** Supplied records **
....

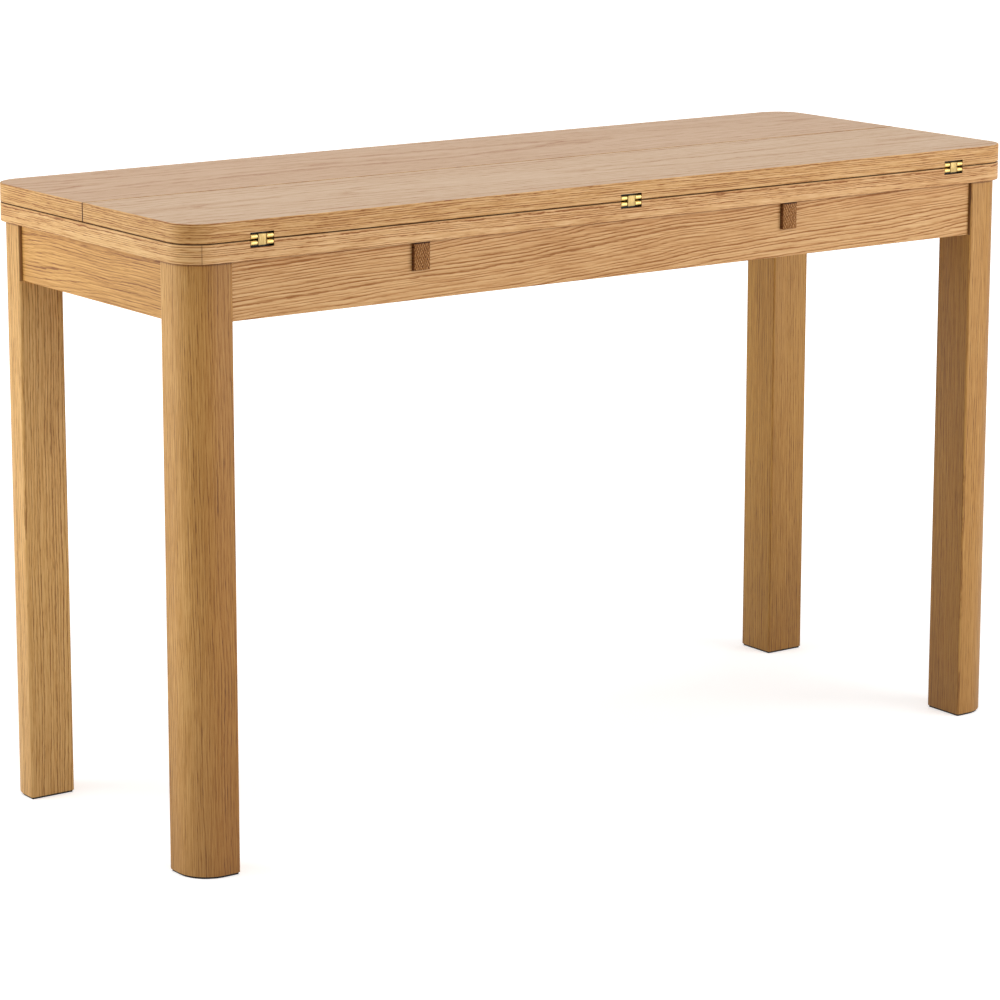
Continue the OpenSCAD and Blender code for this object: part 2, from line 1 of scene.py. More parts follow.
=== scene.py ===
# %% [markdown]
# # An extending oak dining table
# The table is a console when it is closed: a fixed board with two leaves
# folded back on it. Each leaf turns over on brass hinges and comes to lie on two
# supports that pull out of the apron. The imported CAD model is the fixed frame
# here, so every piece below is placed by the numbers of that model, in metres.

# %% Load the frame
import math

import bpy
import bmesh
from mathutils import Matrix, Vector


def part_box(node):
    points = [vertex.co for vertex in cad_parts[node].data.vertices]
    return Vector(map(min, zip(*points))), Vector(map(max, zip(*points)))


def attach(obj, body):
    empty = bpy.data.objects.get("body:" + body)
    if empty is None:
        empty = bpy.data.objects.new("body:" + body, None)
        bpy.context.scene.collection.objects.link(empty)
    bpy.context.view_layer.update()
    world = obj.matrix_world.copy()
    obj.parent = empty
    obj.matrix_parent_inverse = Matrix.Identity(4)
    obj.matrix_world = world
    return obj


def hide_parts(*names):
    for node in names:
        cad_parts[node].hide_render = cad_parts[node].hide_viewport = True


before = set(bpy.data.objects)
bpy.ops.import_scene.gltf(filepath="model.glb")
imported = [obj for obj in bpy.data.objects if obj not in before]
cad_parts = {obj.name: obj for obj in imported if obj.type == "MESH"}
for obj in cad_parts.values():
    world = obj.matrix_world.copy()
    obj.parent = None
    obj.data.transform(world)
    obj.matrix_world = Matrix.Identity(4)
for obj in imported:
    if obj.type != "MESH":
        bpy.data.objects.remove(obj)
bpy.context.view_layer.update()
MM = 0.001

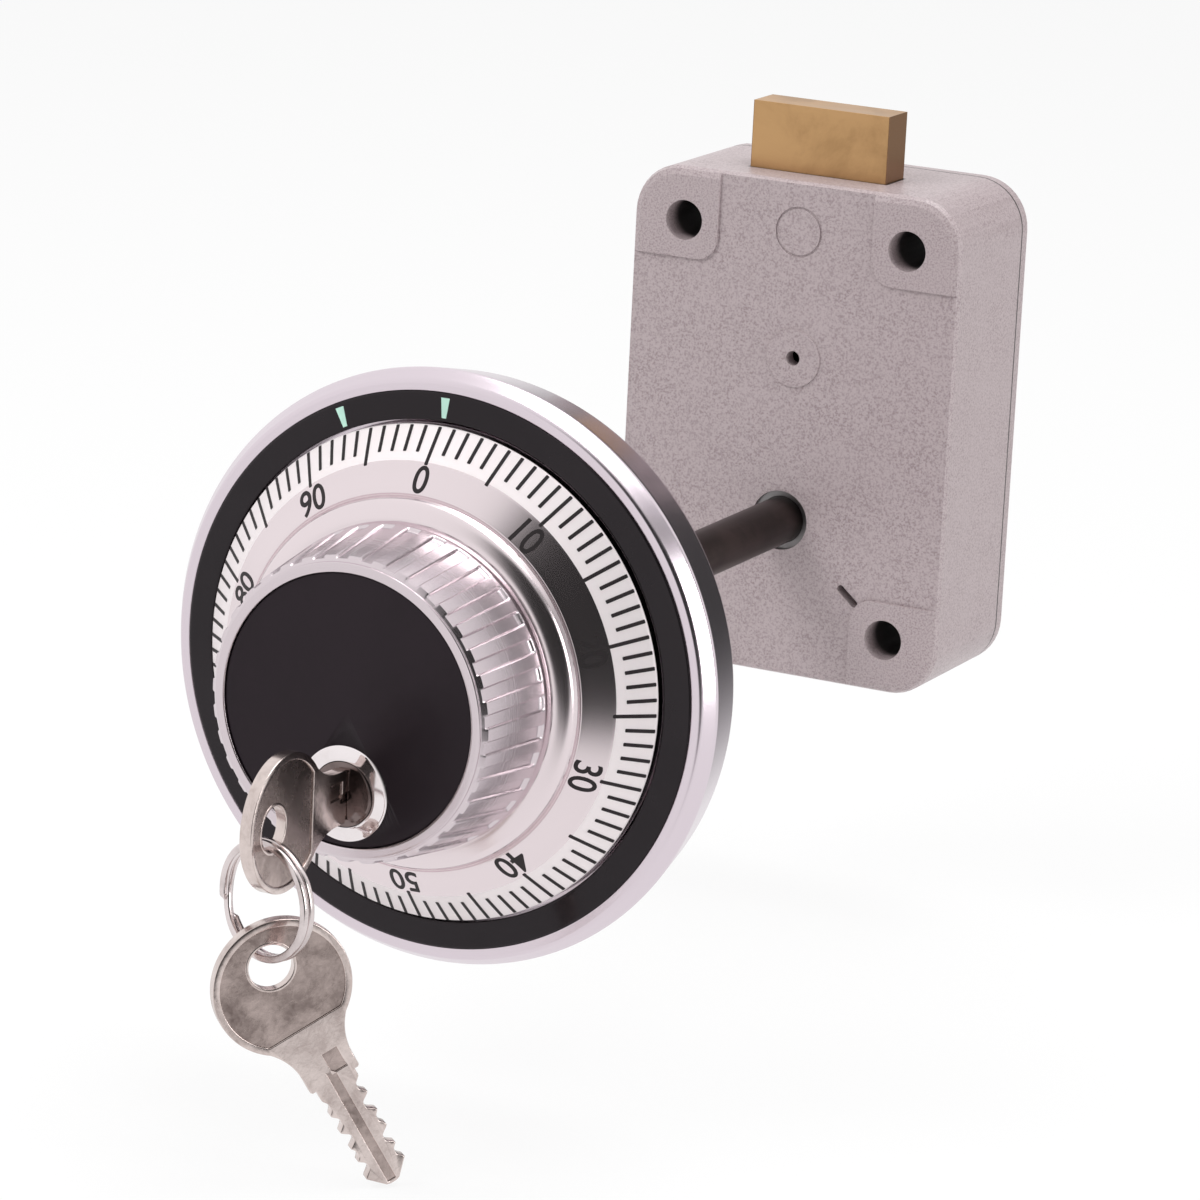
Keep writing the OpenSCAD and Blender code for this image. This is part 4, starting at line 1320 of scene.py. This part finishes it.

....

** What the task requires **
Repeat every record, exactly as written.

** Response **
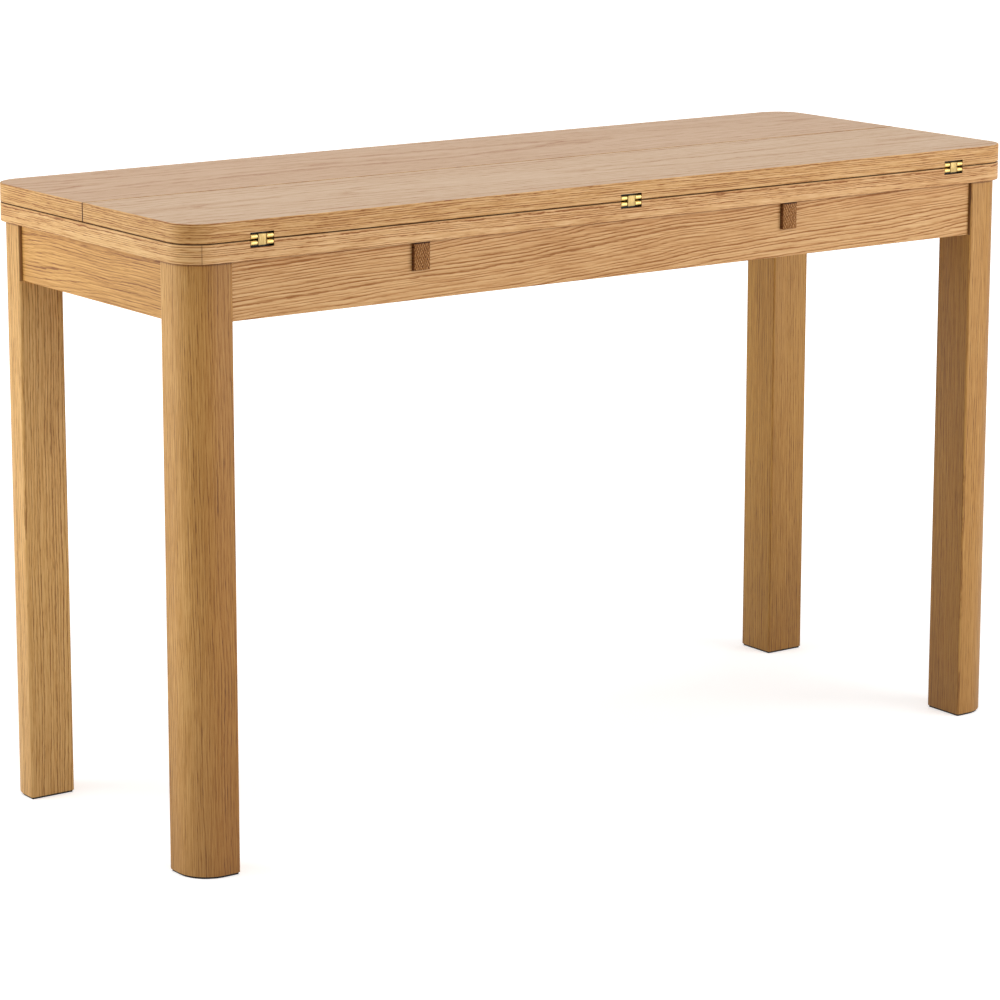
Continue the OpenSCAD and Blender code for this object: part 2, from line 1 of scene.py. More parts follow.
=== scene.py ===
# %% [markdown]
# # An extending oak dining table
# The table is a console when it is closed: a fixed board with two leaves
# folded back on it. Each leaf turns over on brass hinges and comes to lie on two
# supports that pull out of the apron. The imported CAD model is the fixed frame
# here, so every piece below is placed by the numbers of that model, in metres.

# %% Load the frame
import math

import bpy
import bmesh
from mathutils import Matrix, Vector


def part_box(node):
    points = [vertex.co for vertex in cad_parts[node].data.vertices]
    return Vector(map(min, zip(*points))), Vector(map(max, zip(*points)))


def attach(obj, body):
    empty = bpy.data.objects.get("body:" + body)
    if empty is None:
        empty = bpy.data.objects.new("body:" + body, None)
        bpy.context.scene.collection.objects.link(empty)
    bpy.context.view_layer.update()
    world = obj.matrix_world.copy()
    obj.parent = empty
    obj.matrix_parent_inverse = Matrix.Identity(4)
    obj.matrix_world = world
    return obj


def hide_parts(*names):
    for node in names:
        cad_parts[node].hide_render = cad_parts[node].hide_viewport = True


before = set(bpy.data.objects)
bpy.ops.import_scene.gltf(filepath="model.glb")
imported = [obj for obj in bpy.data.objects if obj not in before]
cad_parts = {obj.name: obj for obj in imported if obj.type == "MESH"}
for obj in cad_parts.values():
    world = obj.matrix_world.copy()
    obj.parent = None
    obj.data.transform(world)
    obj.matrix_world = Matrix.Identity(4)
for obj in imported:
    if obj.type != "MESH":
        bpy.data.objects.remove(obj)
bpy.context.view_layer.update()
MM = 0.001

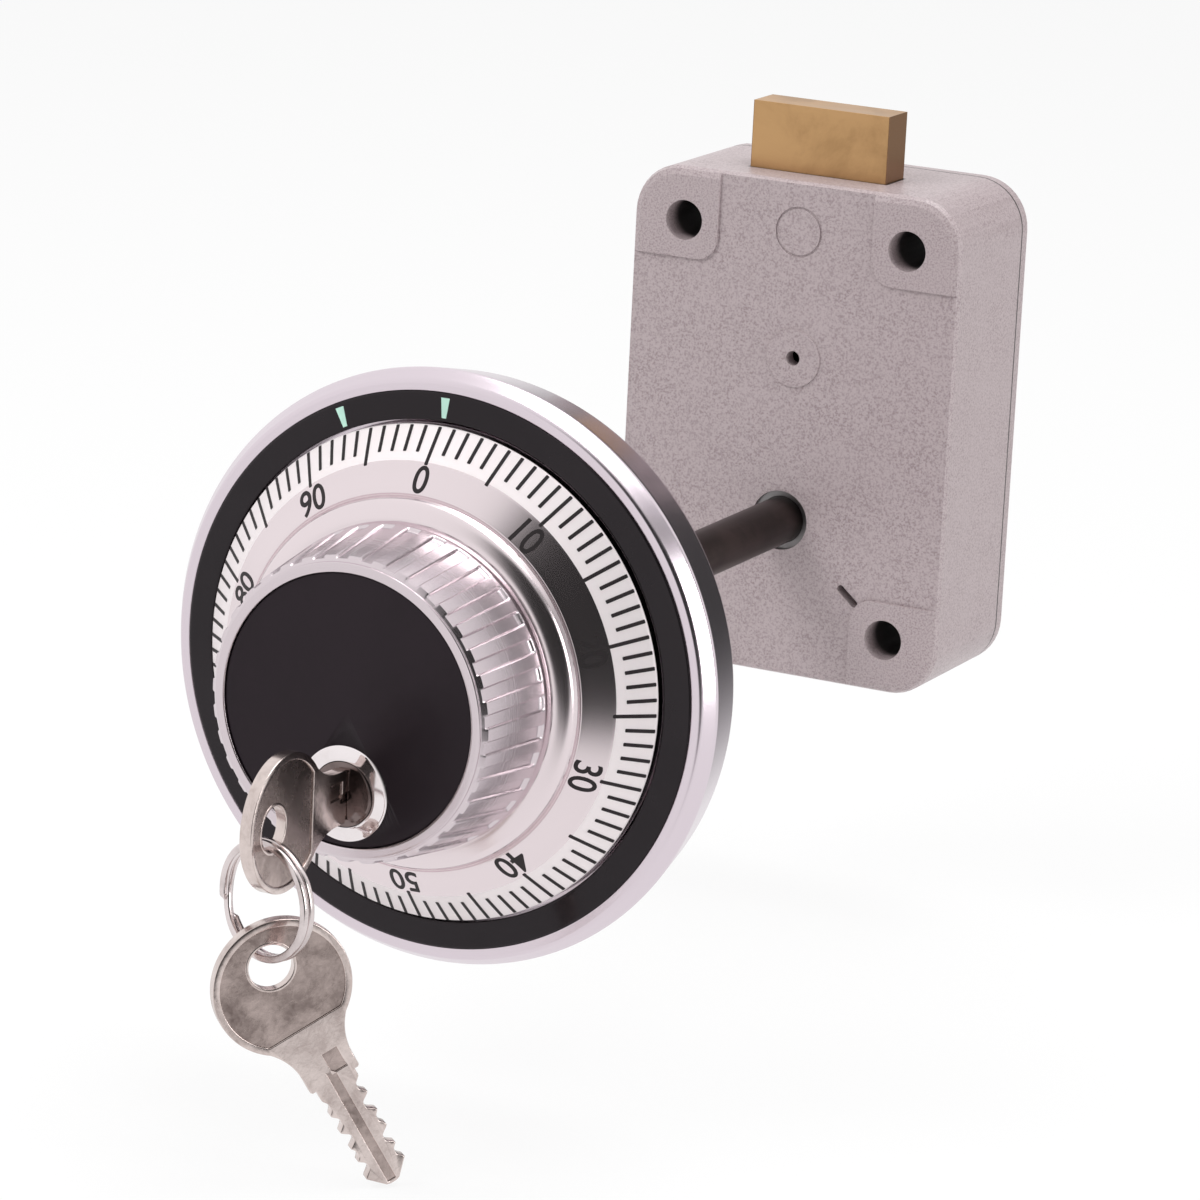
Keep writing the OpenSCAD and Blender code for this image. This is part 4, starting at line 1320 of scene.py. This part finishes it.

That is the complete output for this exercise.